Depth is the real strength here — foreground scree, the mid-ground tarns, and the receding ridgeline build a clear three-layer progression. The lake leads the eye nicely into the basin. The horizon and ridgeline sit roughly on the upper third, which works. The foreground rock, though, is busy without a clear anchor or leading line into the water, so the eye wanders the lower-left edge. A stronger foreground element or a slightly lower angle to use the shoreline as a lead-in would tighten the entry into the frame.
Light is partly broken by cloud, which gives some welcome modelling on the left slope and the green-streaked rock faces. But much of the central massif sits in flatter, near-midday light that mutes the relief of all that jagged rock — the texture that makes these peaks dramatic. The cloud snagging on the summit is the best light moment, adding mood. Earlier or later raking light would carve the ridges far more, and the dappled cloud shadows could be timed to fall more deliberately across the scene.
Exposure is well held across a wide range. The bright cloud highlights retain detail without blowing, and the shadowed rock and water keep enough information to read. The darker tarn in the foreground holds its tone. There's no obvious clipping in the sky, which is well managed against the dark rock. Midtones in the scree sit a touch dark and flat in places, and lifting the shadow rock slightly would reveal more of the basin's structure without flattening the contrast that gives the peaks their weight.

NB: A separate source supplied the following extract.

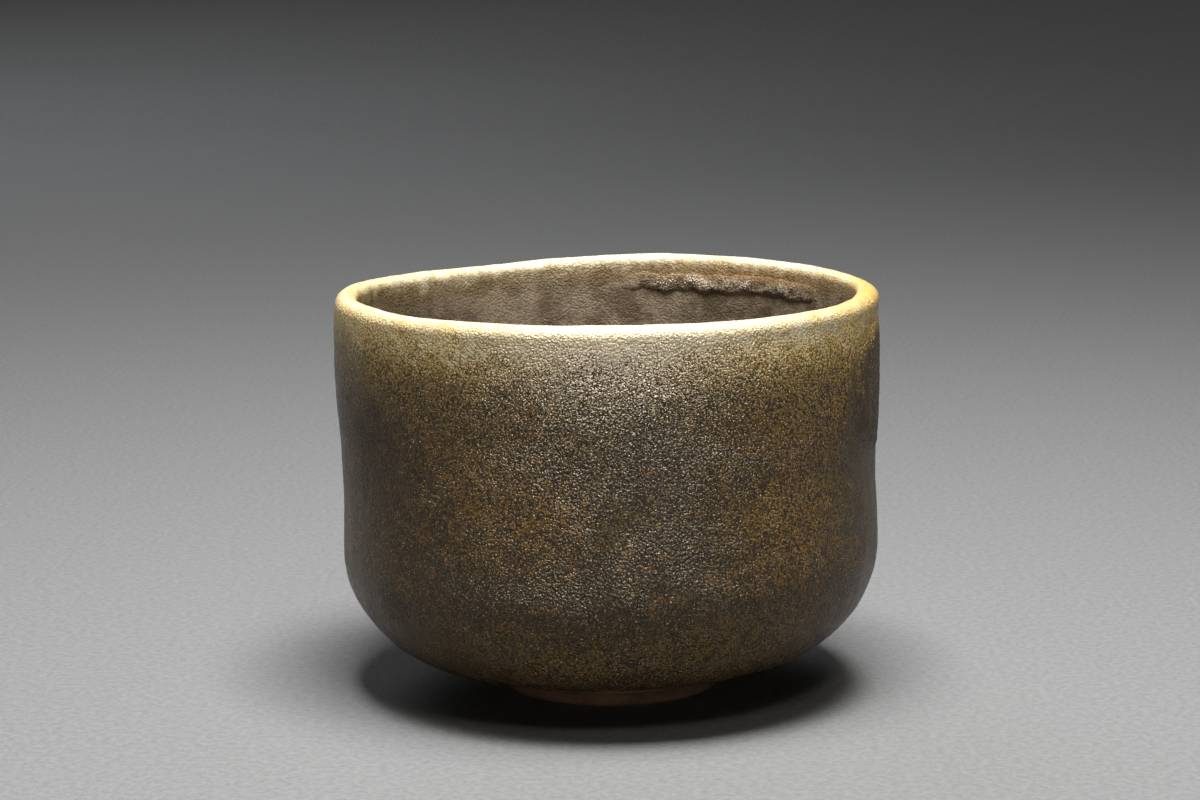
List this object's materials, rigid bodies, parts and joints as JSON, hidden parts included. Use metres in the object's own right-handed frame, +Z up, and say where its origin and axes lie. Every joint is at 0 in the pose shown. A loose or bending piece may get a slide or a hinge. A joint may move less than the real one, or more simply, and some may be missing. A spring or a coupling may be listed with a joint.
{
  "type": "tea bowl",
  "caption": "Hand-built half-cylinder tea bowl with upright walls, a wavy rounded lip, a round hip, a low foot ring and a mottled dark brown glaze that thins to honey at the lip.",
  "frame": {"origin": "on the table under the middle of the bowl's bounding box", "axes": "+Z up out of the bowl's mouth; +X towards the side where the second glaze coat runs down; -Y towards the front"},
  "size_m": [0.1182, 0.1172, 0.0876],
  "materials": {
    "clay": "fired red-brown stoneware clay, unglazed, fine grit",
    "foot_clay": "fired iron-dark clay of the foot, smoothed, dry matte",
    "dark_glaze": "semi-matte dark brown glaze with granular skin, mottled golden brown and grey",
    "inner_glaze": "semi-matte dark brown glaze, blotchy grey brown inside",
    "honey_glaze": "thin glossy honey to cream glaze over the lip",
    "curtain_glaze": "second, thicker coat of dark glaze with a rolled edge"
  },
  "bodies": {
    "root": {"clay_body": "clay", "foot_ring": "foot_clay", "outer_glaze": "dark_glaze", "inner_glaze": "inner_glaze", "lip_glaze": "honey_glaze", "curtain_glaze_outside": "curtain_glaze", "curtain_glaze_inside": "curtain_glaze"}
  },
  "joints": []
}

The colour palette is natural and believable — cool grey rock, muted greens, and a deep blue sky that grades toward the corners. White balance reads accurate. Contrast is reasonable but the rock midtones feel slightly grey and undersaturated, leaving the scene a little muted relative to its drama. The sky blue is the most assertive tone and risks pulling attention from the peaks. A modest contrast and clarity boost on the rock faces, with restraint on the sky, would give the mountains more presence and depth.
Execution is solid for a handheld or tripod landscape. Front-to-back sharpness reads well, suggesting an aperture deep enough to hold the foreground scree and distant ridgeline both acceptably crisp — depth of field appears well chosen for the scene. Focus sits in the mid-ground where it belongs, and there's no obvious motion blur in the water or clouds. Noise is not a visible problem, consistent with good light and a low ISO. The wide framing suits the expansive basin, though the very near foreground rock loses some bite, which a slightly smaller aperture or a focus point set further forward would address. Edge-to-edge detail holds up without obvious softness or distortion in the corners, indicating a competent lens choice for the panorama. Overall the technical foundation is sound and the image would withstand a print at reasonable size; the gains to be had are creative — timing and foreground — rather than corrections of any technical fault.